Unlike traditional data collection that uses a statistical sampling to make predictions about the whole, the promise of Big Data is that you can now go beyond a small sampling. Historically, analysis was limited to testing out a hypothesis that was defined well before data collection occurred. That hypothesis informed us of what data should be collected and how much should be collected.
We assumed we knew what the main challenge was for which we were analyzing, but assumptions can be wrong. Now with the evolution of data analysis technologies, you allow the data itself to show correlations and answer questions you didn’t had the foresight to ask.

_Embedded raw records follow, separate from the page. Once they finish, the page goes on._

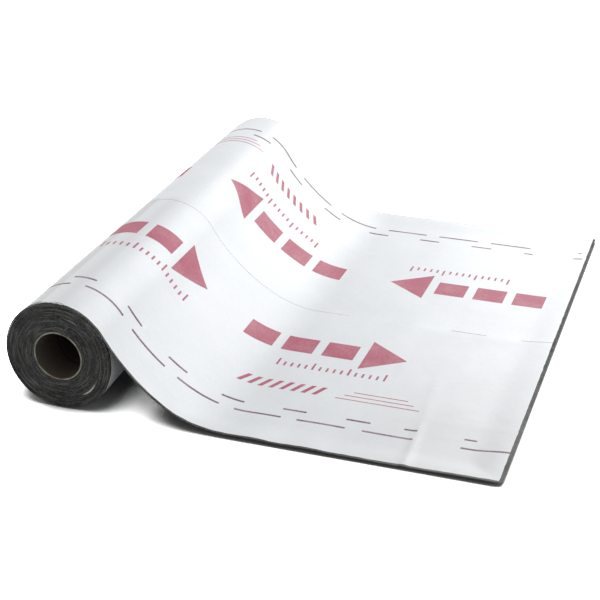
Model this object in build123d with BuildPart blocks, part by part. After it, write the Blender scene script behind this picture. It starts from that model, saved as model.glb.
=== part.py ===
from build123d import *
import os
from math import cos, radians, sin

# A roll of self-adhering roofing membrane, lying on its side with its first part pulled off over the top and
# laid flat. The membrane is one continuous sheet: it leaves the roll along a line high on its side, sags, and
# lands on the floor. It is wound on a plain cardboard tube. Lengths are in millimetres and angles in degrees.
# X is the way the sheet is pulled, Y the roll's axis, Z up. The origin is on the floor, in the middle of the
# whole piece.

# Membrane sheet
sheet_width = 914.4
sheet_thickness = 1.0
flat_length = 407.0

# Wound roll, measured over its last turn
roll_diameter = 176.0
turns_per_step = 3
turn_drift = 1.5
drift_turn = 137.5

# Fall of the sheet from the roll to the floor, seen from the end of the roll
peel_angle = 31.3
landing_angle = 28.4
landing_radius = 178.0

# Cardboard tube
core_bore = 76.2
core_wall = 2.3
core_clearance = 0.1

roll_radius = roll_diameter / 2
core_radius = core_bore / 2 + core_wall
first_turn_radius = core_radius + core_clearance

# The sheet's upper face falls as two tangent arcs, a wide one and then a tighter one that ends flat on the
# floor.
peel_slope = 90 - peel_angle
fall_height = roll_radius * (1 + sin(radians(peel_angle))) - sheet_thickness
landing_height = landing_radius * (1 - cos(radians(landing_angle)))
sag_radius = (fall_height - landing_height) / (cos(radians(landing_angle)) - cos(radians(peel_slope)))
sag_length = sag_radius * (sin(radians(peel_slope)) - sin(radians(landing_angle)))
landing_length = landing_radius * sin(radians(landing_angle))
reach = roll_radius * cos(radians(peel_angle)) + sag_length + landing_length + flat_length

roll_x = (roll_radius - reach) / 2
roll_axis = Axis((roll_x, 0, roll_radius), (0, 1, 0))
along_roll = Plane(origin=(roll_x, 0, roll_radius), x_dir=(0, 1, 0), z_dir=(1, 0, 0))
across_roll = Plane(origin=(roll_x, 0, roll_radius), x_dir=(1, 0, 0), z_dir=(0, -1, 0))

# Wound turns slide a little along the roll, a few at a time, so its ends are stepped rings. The last turn is
# true.
step_count = round((roll_radius - first_turn_radius) / (turns_per_step * sheet_thickness))
step_height = (roll_radius - first_turn_radius) / step_count

with BuildPart() as membrane:
    with BuildSketch(along_roll) as wound_section:
        for step in range(step_count):
            drift = turn_drift * sin(radians(drift_turn * step))
            with Locations((drift, roll_radius - step_height * (step + 1))):
                Rectangle(sheet_width, step_height, align=(Align.CENTER, Align.MIN))
    revolve(axis=roll_axis)

    with BuildSketch(across_roll) as pulled_section:
        with BuildLine() as upper_face:
            peel_point = Vector(roll_radius, 0).rotate(Axis.Z, peel_angle)
            peel_direction = Vector(0, -1).rotate(Axis.Z, peel_angle)
            sag = JernArc(peel_point, peel_direction, sag_radius, peel_slope - landing_angle)
            landing = JernArc(sag @ 1, sag % 1, landing_radius, landing_angle)
            Line(landing @ 1, landing @ 1 + Vector(flat_length, 0))
            offset(amount=sheet_thickness, side=Side.RIGHT, closed=True)
        make_face()
    extrude(amount=sheet_width / 2, both=True)

with BuildPart() as core_tube:
    with BuildSketch(across_roll) as tube_section:
        Circle(core_radius)
        Circle(core_bore / 2, mode=Mode.SUBTRACT)
    extrude(amount=sheet_width / 2, both=True)

membrane.part.label = "membrane"
core_tube.part.label = "core_tube"

os.makedirs("parts", exist_ok=True)
export_step(membrane.part, "parts/membrane.step")
export_step(core_tube.part, "parts/core_tube.step")
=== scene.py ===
from math import cos, pi, radians, sin

import bmesh
import bpy
from mathutils import Matrix, Vector, noise
from mathutils.geometry import intersect_point_line


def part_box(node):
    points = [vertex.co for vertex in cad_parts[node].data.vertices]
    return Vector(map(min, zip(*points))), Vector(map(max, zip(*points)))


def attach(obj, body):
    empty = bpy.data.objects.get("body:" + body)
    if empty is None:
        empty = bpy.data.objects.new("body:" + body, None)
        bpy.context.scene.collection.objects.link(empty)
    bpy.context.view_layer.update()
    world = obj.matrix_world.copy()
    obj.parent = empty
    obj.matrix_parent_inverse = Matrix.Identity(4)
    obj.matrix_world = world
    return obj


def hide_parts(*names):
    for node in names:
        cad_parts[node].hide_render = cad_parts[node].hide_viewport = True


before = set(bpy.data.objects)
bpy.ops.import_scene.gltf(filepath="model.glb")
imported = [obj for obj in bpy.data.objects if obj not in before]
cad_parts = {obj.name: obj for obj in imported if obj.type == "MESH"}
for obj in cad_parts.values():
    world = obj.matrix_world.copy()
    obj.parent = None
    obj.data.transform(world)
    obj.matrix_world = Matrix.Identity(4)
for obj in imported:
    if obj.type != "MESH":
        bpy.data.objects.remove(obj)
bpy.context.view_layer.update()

scene = bpy.context.scene


# Camera: a long lens in front of the roll's near end, above it, and a little to the side that the sheet is
# pulled to. Its place is measured from the point on the floor below the middle of the roll's axis.
roll_low, roll_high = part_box("core_tube")
axis_x = (roll_low.x + roll_high.x) / 2
axis_z = (roll_low.z + roll_high.z) / 2

camera_offset = Vector((1.0006, -2.2446, 1.1441))
camera_turn = radians(18.92)
camera_tilt = radians(25.52)
camera_roll = radians(-0.08)
focal_pixels = 1501.3
picture_pixels = 600
sensor_mm = 36.0

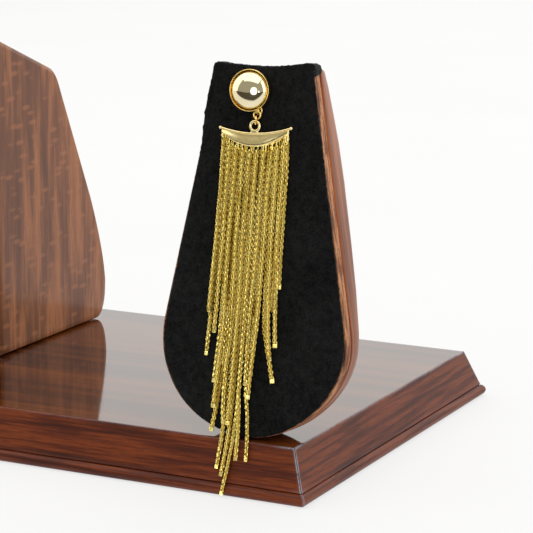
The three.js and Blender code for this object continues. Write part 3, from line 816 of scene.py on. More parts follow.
@dataclass
class Paddle:
    """The upright teardrop board and the velvet stretched on it. Sizes are millimetres."""

    finishes: Finishes
    leaning: Leaning
    floor: float
    aside: float = 0.1
    round_radius: float = 29.5
    foot_rise: float = 0.8
    flat_right: float = 0.025
    flat_left: float = -0.01
    top_half: float = 15.5
    top: float = 110.2
    sag: float = 0.7
    tilt: float = 1.0
    cloth: float = 1.2
    cloth_inset: float = 0.4
    gap: float = 0.3
    lap: float = 1.5
    cover: float = 0.75
    bare: float = 0.55
    lap_back: float = 6.3
    panel_back: float = 6.0
    groove: float = 0.8
    back_rise: float = 1.0
    back_ups: tuple[float, ...] = (0, 30, 46, 60, 78, 90, 99, 106, 112)
    backs: tuple[float, ...] = (13.0, 13.6, 15.9, 16.6, 16.8, 15.9, 14.2, 12.7, 10.6)
    seed: int = 4

    def side_width(self, up: np.ndarray) -> np.ndarray:
        """Half width of the straight sides: from r cos a at r + r sin a to the top corners."""
        r = self.round_radius
        taper = math.asin((r - self.top_half) / (self.top - r))
        foot = r + r * math.sin(taper)
        return np.interp(up, [foot, self.top], [r * math.cos(taper), self.top_half])

    def half(self, flat: float, rise: float, tilt: float) -> np.ndarray:
        """One side of the outline from the foot to the middle of the top edge.

        Below its widest place the edge is r (1 - flat sin^2 2a) from the arc's middle, lifted by
        rise sin a. The side is a straight taper, the corner is eased, and the top edge dips by
        sag (1 - u^2) and tilts up by tilt u^1.3.

        Args:
            flat: how much the lower corner is flattened.
            rise: how much higher the top edge is.
            tilt: how much further the top edge's end is raised.

        Returns:
            Pairs of across and up.
        """
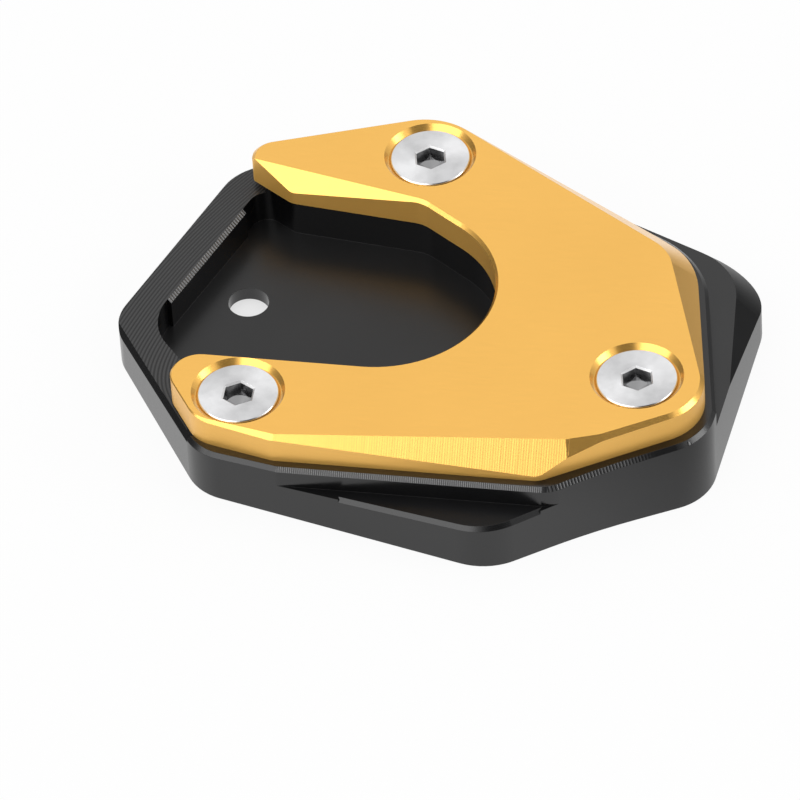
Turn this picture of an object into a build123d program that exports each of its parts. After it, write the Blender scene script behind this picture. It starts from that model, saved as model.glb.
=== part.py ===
# Kickstand foot enlarger: a wedge-shaped foot plate with a pocket for the stand's own foot,
# a fork-shaped clamp plate screwed on top of it, and three countersunk socket screws.
#
# The underside lies on Z = 0. +X runs along the straight front edge, from the open mouth of
# the fork to its closed end. The deck, which carries the clamp plate, rises along +X by the
# wedge angle, and everything above the underside is square to the deck.
import os
from math import atan2, cos, hypot, radians, sin, tan

from build123d import *

os.makedirs("parts", exist_ok=True)

# Driving sizes, in millimetres and degrees
wedge_angle = 3.2
deck_height = 10.1
clamp_thickness = 4.7
clamp_facet_depth = 4.4

deck_chamfer = 0.6
notch_depth = 3.3
notch_chamfer = 0.6
shelf_depth = 3.2
shelf_facet_angle = 40.0
rim_drop = 1.2
rim_tilt = 2.2
rim_chamfer = 0.7
pocket_depth = 6.3
strip_chamfer = 0.6
floor_hole_radius = 3.0

screw_length = 12.0
head_radius = 5.85
head_land = 0.4
head_sink = 0.5
shank_radius = 2.95
shank_clearance = 0.05
seat_clearance = 0.02
clamp_hole_radius = 3.25
socket_flats = 4.0
socket_depth = 2.4
socket_mouth_flats = 4.5
thread_chamfer = 0.5

# Screw centres on the deck, and the turn of each screw's hexagon
screw_places = {
    "screw_left": (-24.59, -21.55, 0.0),
    "screw_right": (31.69, -12.43, 11.5),
    "screw_rear": (-4.71, 30.14, 11.5),
}
floor_hole_at = (-28.6, 7.67)

# Outlines on the deck: corner points (x, y) with the radius of each corner's arc
foot_outline = [
    (-46.53, -3.56, 7.6),
    (-29.71, -29.72, 7.6),
    (13.39, -38.33, 9.5),
    (27.08, -28.2, 120.0),
    (42.56, -19.27, 8.9),
    (46.58, 20.93, 9.0),
    (-5.95, 39.43, 10.7),
    (-33.78, 29.92, 7.9),
]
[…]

In recent years, the cost of data collection and retention has fallen astronomically. In fact, one gigabyte of data decreased from $10,000 in 1990 to $0.10 in 2010. Economic and technical innovations have removed the barrier to mass data collection, and societies are creating digital information in record amounts. In 2013, the US Executive Office estimated totals reaching four zettabytes. With that in mind, why shouldn’t a business archive all of its valuable data and store it indefinitely?
The dark side of Big Data
The problem with collecting and storing massive amounts of data is that it not only has inherent value, but it also comes with tremendous liability. Current policies established by in-house general council generally keep data only as long as it is necessary by law. Therefore in highly regulated industries, data is purged as soon as possible, preventing it from being used as part of a legal inquiry. For other non-regulated industries, many organizations have not revisited retention policies for decades and continue to handle data without considering its unseen value.

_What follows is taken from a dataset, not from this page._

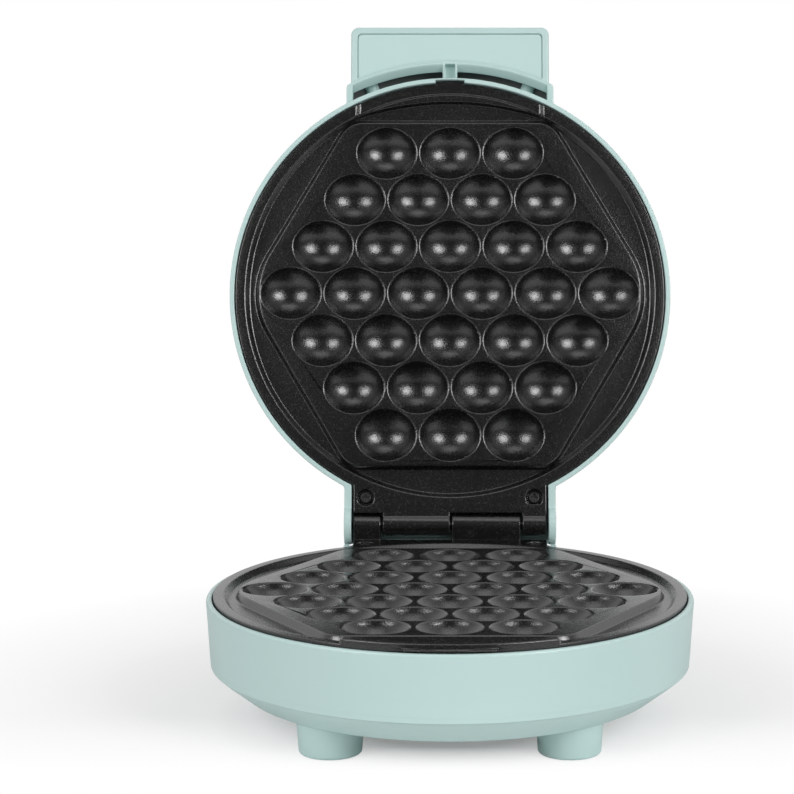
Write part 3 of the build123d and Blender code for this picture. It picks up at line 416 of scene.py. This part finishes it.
def soften(piece, width):
    """Rounds a piece's sharp edges and shades the rest smooth."""
    select_only(piece)
    plain = BVHTree.FromPolygons(
        [corner.co for corner in piece.data.vertices],
        [face.vertices for face in piece.data.polygons],
    )
    rounding = piece.modifiers.new("rounding", "BEVEL")
    rounding.width = width
    rounding.segments = BEVEL_SEGMENTS
    rounding.limit_method = "ANGLE"
    rounding.angle_limit = SHARP_ANGLE
    rounding.use_clamp_overlap = False
    bpy.ops.object.modifier_apply(modifier=rounding.name)
    # Corners that the rounding throws off the plain shape go back to it
    for corner in piece.data.vertices:
        nearest, _, _, away = plain.find_nearest(corner.co)
        if away > width:
            corner.co = nearest
    bpy.ops.object.shade_smooth_by_angle(angle=SMOOTH_ANGLE)
    shading = piece.modifiers.new("shading", "WEIGHTED_NORMAL")
    shading.keep_sharp = True
    shading.weight = FACE_WEIGHT
    bpy.ops.object.modifier_apply(modifier=shading.name)


def dress(node, finish, width):
    """Stands a softened copy in for a node, in its finish, on the node's own body."""
    piece = welded_copy(node, node + "_skin")
    soften(piece, width)
    paint(piece, finish)
    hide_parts(node)
    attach(piece, BODY_OF[node])


class ShellsOperator(bpy.types.Operator):
    """Finishes the base, the lid and the handle"""

    bl_idname = "waffle.shells"
    bl_label = "Mint shells"

    def execute(self, context):
        edge = context.scene.waffle_shape.shell_edge
        for node in ("base_housing", "lid_housing", "handle"):
            dress(node, "mint_plastic", edge)
        dress("handle_cover", "mint_matte", edge / 2)
        return {"FINISHED"}


class PlatesOperator(bpy.types.Operator):
    """Finishes both cast plates"""

    bl_idname = "waffle.plates"
    bl_label = "Cooking plates"

    def execute(self, context):
        for node in ("lower_plate", "upper_plate"):
            dress(node, "nonstick", context.scene.waffle_shape.plate_edge)
        return {"FINISHED"}


class FittingsOperator(bpy.types.Operator):
    """Finishes the pin, screws, heaters, sensors, lamps and feet"""

    bl_idname = "waffle.fittings"
    bl_label = "Fittings"

    def execute(self, context):
        special = {
            "lower_plate_screws": "dark_steel", "upper_plate_screws": "dark_steel", "hinge_pin": "dark_steel",
            "foot_pads": "foot_rubber", "lower_reflector": "sheet_metal", "upper_reflector": "sheet_metal",
            "lower_heating_element": "element_steel", "upper_heating_element": "element_steel",
            "terminal_block": "terminal_plastic", "lamp_holder": "terminal_plastic",
            "cord_gland": "gland_plastic", "cord_gland_nut": "gland_plastic",
            # The pocket liners are black sheets laid in the handle's pocket as painted shade, where the deep
            # pocket is only dark from shade
            "pocket_liners": "gland_plastic",
            "power_lamp_lens": "red_lens", "ready_lamp_lens": "green_lens", "indicator_lamps": "lamp_glass",
        }
        dressed = {"base_housing", "lid_housing", "handle", "handle_cover", "lower_plate", "upper_plate"}
        for node in sorted(set(NODES) - dressed):
            dress(node, special.get(node, "bright_steel"), context.scene.waffle_shape.metal_edge)
        return {"FINISHED"}


def aimed_lamp(name, place, size, power):
    """A softbox that looks at the middle of the object."""
    data = bpy.data.lights.new(name, "AREA")
    data.shape = "RECTANGLE"
    data.size, data.size_y = size
    data.energy = power
    lamp = bpy.data.objects.new(name, data)
    lamp.location = place
    lamp.rotation_euler = (Vector(LAMP_TARGET) - Vector(place)).to_track_quat("-Z", "Y").to_euler()
    bpy.context.scene.collection.objects.link(lamp)


def white_room(room_light, front_light):
    """World with a white backdrop behind the object and a dimmer room in front of it."""
    world = bpy.data.worlds.new("white_room")
    bpy.context.scene.world = world
    world.use_nodes = True
    tree = world.node_tree
    path = tree.nodes.new("ShaderNodeLightPath")
    around = tree.nodes.new("ShaderNodeTexCoord")
    axes = tree.nodes.new("ShaderNodeSeparateXYZ")
    tree.links.new(around.outputs["Generated"], axes.inputs[0])
    backdrop = tree.nodes.new("ShaderNodeMapRange")
    backdrop.inputs["From Min"].default_value = BACKDROP_START
    backdrop.inputs["From Max"].default_value = BACKDROP_END
    backdrop.inputs["To Min"].default_value = front_light
    backdrop.inputs["To Max"].default_value = 1.0
    tree.links.new(axes.outputs["Y"], backdrop.inputs["Value"])
    either = tree.nodes.new("ShaderNodeMath")
    either.operation = "MAXIMUM"
    tree.links.new(path.outputs["Is Glossy Ray"], either.inputs[0])
    tree.links.new(path.outputs["Is Transmission Ray"], either.inputs[1])
    mirrored = tree.nodes.new("ShaderNodeMix")
    mirrored.inputs["A"].default_value = room_light
    tree.links.new(either.outputs[0], mirrored.inputs["Factor"])
    tree.links.new(backdrop.outputs[0], mirrored.inputs["B"])
    shown = tree.nodes.new("ShaderNodeMix")
    shown.inputs["B"].default_value = 1.0
    tree.links.new(path.outputs["Is Camera Ray"], shown.inputs["Factor"])
    tree.links.new(mirrored.outputs["Result"], shown.inputs["A"])
    background = tree.nodes["Background"]
    background.inputs["Color"].default_value = WHITE
    tree.links.new(shown.outputs["Result"], background.inputs["Strength"])


class StageOperator(bpy.types.Operator):
    """Sets the floor, the lamps and the camera"""

    bl_idname = "waffle.stage"
    bl_label = "Stage"

    def execute(self, context):
        stage = context.scene.waffle_stage
        bpy.ops.object.select_all(action="DESELECT")
        bpy.ops.mesh.primitive_plane_add(size=FLOOR_SIZE)
        floor = context.object
        floor.name = "floor"
        made = Finish("floor_white", specular_ior_level=0.2, roughness=0.9)
        spread = made.node("ShaderNodeVectorMath", {"operation": "LENGTH"}, {0: made.place}, "Value")
        glow = made.node("ShaderNodeEmission", None, {"Color": WHITE, "Strength": 1.0})
        path = made.node("ShaderNodeLightPath", None, None, "Is Camera Ray")
        shown = made.tree.nodes.new("ShaderNodeMixShader")
        depth = made.node("ShaderNodeSeparateXYZ", None, {0: made.place}, 1)
        made.feed(base_color=made.mix(made.band(depth, -0.6, -0.26), FLOOR_DIM, FLOOR_PALE))
        # White where the camera sees open floor; the shaded floor shows under and behind the object
        under = 1 - made.band(spread, 0.05, 0.11)
        near = (1 - made.band(depth, -0.088, -0.05)) * under
        front = (1 - made.band(depth, -0.085, 0)) * (1 - under) + near
        lit = 1 - (0.44 + 0.33 * under) * (1 - front) * (1 - made.band(spread, 0.13, 0.3))
        made.tree.links.new((lit * path).socket, shown.inputs[0])
        made.tree.links.new(made.shader.outputs[0], shown.inputs[1])
        made.tree.links.new(glow.socket, shown.inputs[2])
        made.tree.links.new(shown.outputs[0], made.tree.nodes["Material Output"].inputs["Surface"])
        floor.data.materials.append(made.material)

        white_room(stage.room_light, stage.front_light)
        square = (stage.softbox_size, stage.softbox_size)
        aimed_lamp("right_softbox", RIGHT_SOFTBOX, square, stage.key_power)
        aimed_lamp("left_softbox", LEFT_SOFTBOX, square, stage.fill_power)
        aimed_lamp("top_softbox", TOP_SOFTBOX, TOP_SOFTBOX_SIZE, stage.top_power)

        data = bpy.data.cameras.new("camera")
        data.lens = stage.lens
        data.sensor_width = SENSOR_WIDTH
        data.shift_x = PICTURE_SHIFT / PICTURE_WIDTH
        camera = bpy.data.objects.new("camera", data)
        camera.location = (0, -stage.camera_back, stage.camera_height)
        camera.rotation_euler = (math.pi / 2 - stage.camera_pitch, 0, 0)
        context.scene.collection.objects.link(camera)
        context.scene.camera = camera
        context.scene.view_settings.view_transform = "Standard"
        return {"FINISHED"}


OPERATORS = (ShellsOperator, PlatesOperator, FittingsOperator, StageOperator)


class WafflePanel(bpy.types.Panel):
    """Lists the waffle maker's pieces and settings"""

    bl_idname = "VIEW3D_PT_waffle"
    bl_label = "Waffle Maker"
    bl_space_type = "VIEW_3D"
    bl_region_type = "UI"
    bl_category = "Waffle Maker"

    def draw(self, context):
        for settings in (context.scene.waffle_finish, context.scene.waffle_shape, context.scene.waffle_stage):
            for name in settings.__annotations__:
                self.layout.prop(settings, name)
        for operator in OPERATORS:
            self.layout.operator(operator.bl_idname)


SETTINGS = {
    "waffle_finish": FinishSettings,
    "waffle_shape": ShapeSettings,
    "waffle_stage": StageSettings,
}


def register():
    for kind in (*SETTINGS.values(), *OPERATORS, WafflePanel):
        bpy.utils.register_class(kind)
    for name, kind in SETTINGS.items():
        setattr(bpy.types.Scene, name, PointerProperty(type=kind))


def unregister():
    for name in SETTINGS:
        delattr(bpy.types.Scene, name)
    for kind in reversed((*SETTINGS.values(), *OPERATORS, WafflePanel)):
        bpy.utils.unregister_class(kind)


def main():
    register()
    for operator in OPERATORS:
        group, name = operator.bl_idname.split(".")
        getattr(getattr(bpy.ops, group), name)()


if __name__ == "__main__":
    main()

Then, there are businesses that provide goods and services in order to collect data as a commodity. Generally, any company offering consumers anything for free falls into this group; and include data brokers such as Experian, TransUnion, and Acxiom, as well as search and social tool companies like Facebook and Google. These companies take a data centric approach to their business and establish data as more valuable than anything else. Data retention policies at these organizations are dictated by an asset model of data, pushing retention periods well beyond historic periods. This can make these companies more vulnerable to public scrutiny, regulation, and legal action.

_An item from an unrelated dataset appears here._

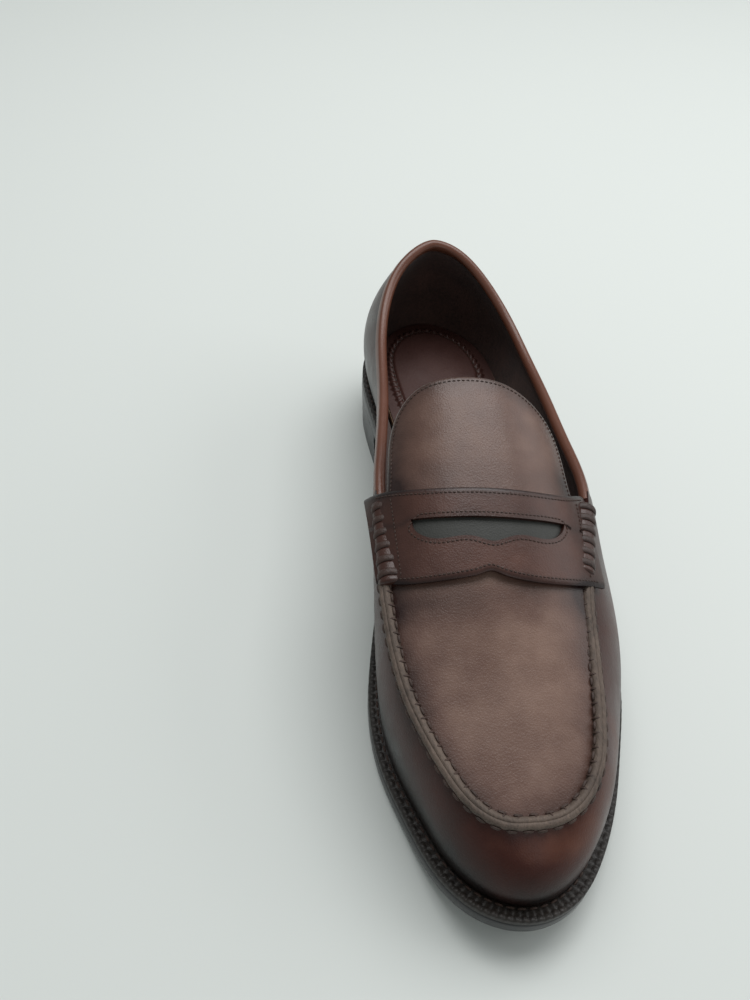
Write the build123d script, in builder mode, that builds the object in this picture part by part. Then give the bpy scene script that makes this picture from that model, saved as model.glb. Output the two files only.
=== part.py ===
from build123d import *
import math
import os

# Penny loafer, left shoe. Millimetres. Toe at -Y, heel at +Y, +Z up.
# The origin is on the floor under the middle of the shoe's bounding box.

# ---- sole heights, all measured upward from the tread line ----
TOE_SPRING = 11.0        # tread line above the floor at the toe tip
HEEL_HEIGHT = 19.5       # heel stack: floor to the underside of the outsole
BALL_FRONT = -85.0       # the tread line is on the floor between these two
BALL_BACK = -45.0
HEEL_BREAST = 75.0       # front face of the heel
LENGTH_HALF = 151.0
HALF_WIDTH = 70.0        # beyond the widest part of the shoe
OUTSOLE = 6.5
WELT_TOP = 10.0
MARGIN_TOP = 11.6        # turned-in lasting margin
INSOLE_TOP = 14.4
SOCK_TOP = 15.2
PAD_TOP = 16.4
TOP_PIECE = 6.0
LIFT = 4.5

# ---- leather thicknesses, as depths below the outer face of the upper ----
UPPER = 1.6
STAY = 2.6
LINING = 3.6
STRAP_BACKING = 0.8
STRAP = 2.4
MARGIN_INSET = 18.0      # lasting margin and welt both reach this far in from the sole's edge
GAP = 0.04               # glue line between curved layers
BINDING = 3.8            # height of the rolled topline edge
BEZIER_LOW = 0.45        # heights of the wall profile's two control points
BEZIER_HIGH = 0.78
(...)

Ever-Changing Privacy Enforcement
The advent of big data is also changing the rules around privacy protection. As more incidents of privacy violations occur, the legal system tries to keep up by enforcing new laws to plug the security holes that Big Data finds.
In 2013, the Massachusetts Supreme Court ruled that requiring a customer to provide a zip code for a retail transaction is an unfair trade practice. The verdict categorized zip codes and geolocation data as Personal Identifiable Information (PII) and impacted the way companies handle this type of data.
Laws and best practices for handling protected data will continue to evolve, so making decisions around how an organization should generate and enforce policies will remain a challenge for years to come. When designing policies, organizations that want to take advantage of the Big Data revolution will need to consider that the rules will change after the data is collected and must find ways to design programs accordingly.
Balancing value and risk
Organizations are faced with the unanswered challenges of handling “big data”. There is no question that massive data sets are valuable to a business, and subsequently, could be valuable to society as a whole. Companies must balance the value and risk of any information they collect. There a number of precautions organizations can take, including:
Know your data: The first thing an institution can do to become responsible for its data is to understand what it is and where it is stored. Surprisingly, many organizations would love to get the benefits from Big Data but still have trouble collecting, categorizing, and tagging their data in a meaningful way that would allow them to take basic precautions. In many cases, it is because the organization does not have an adequate policy that determines what it wants to achieve with the data it collects. In other situations, the business hasn’t yet recognized the value of collected data, so it hasn’t funded the necessary initiatives necessary to truly understand the data it possesses.
Disclosure: Any institution should make sure it is disclosing the purpose of the data collection to the person or group from whom they are collecting it. In many cases of data breaches that led to fines from regulatory authorities, the offending organization was neither transparent nor forthright about its intentions. With the prevalence social media and crowd sourcing, institutions would be surprised at how willing customers are to share their data. Making sure those participants know what the data will be used for is critical to avoiding a reputational snafu.
Consent: Since Big Data promises to find correlation within data that cannot be predicted, consent on how the data will be used becomes tricky. Organizations should look for ways to broadly cover the usage of data that spans both time and purpose. This can be difficult when following consent guidelines stated in current laws, but if it is done in coordination with disclosure and thorough opt-out policies, companies should be able to create ethical models that fit within the guidelines.
In the near future, we will see the promise and consequences of this age of Big Data: from monumental advancements in understanding our world to privacy breaches when data isn’t managed ethically or securely. Does it mean your business should stick its head in the sand and avoid Big Data? Absolutely not. By taking measures to account for its data, disclose how you intend for it to be used, and receiving the proper consent, your business can protect itself and consumers alike from data breaches.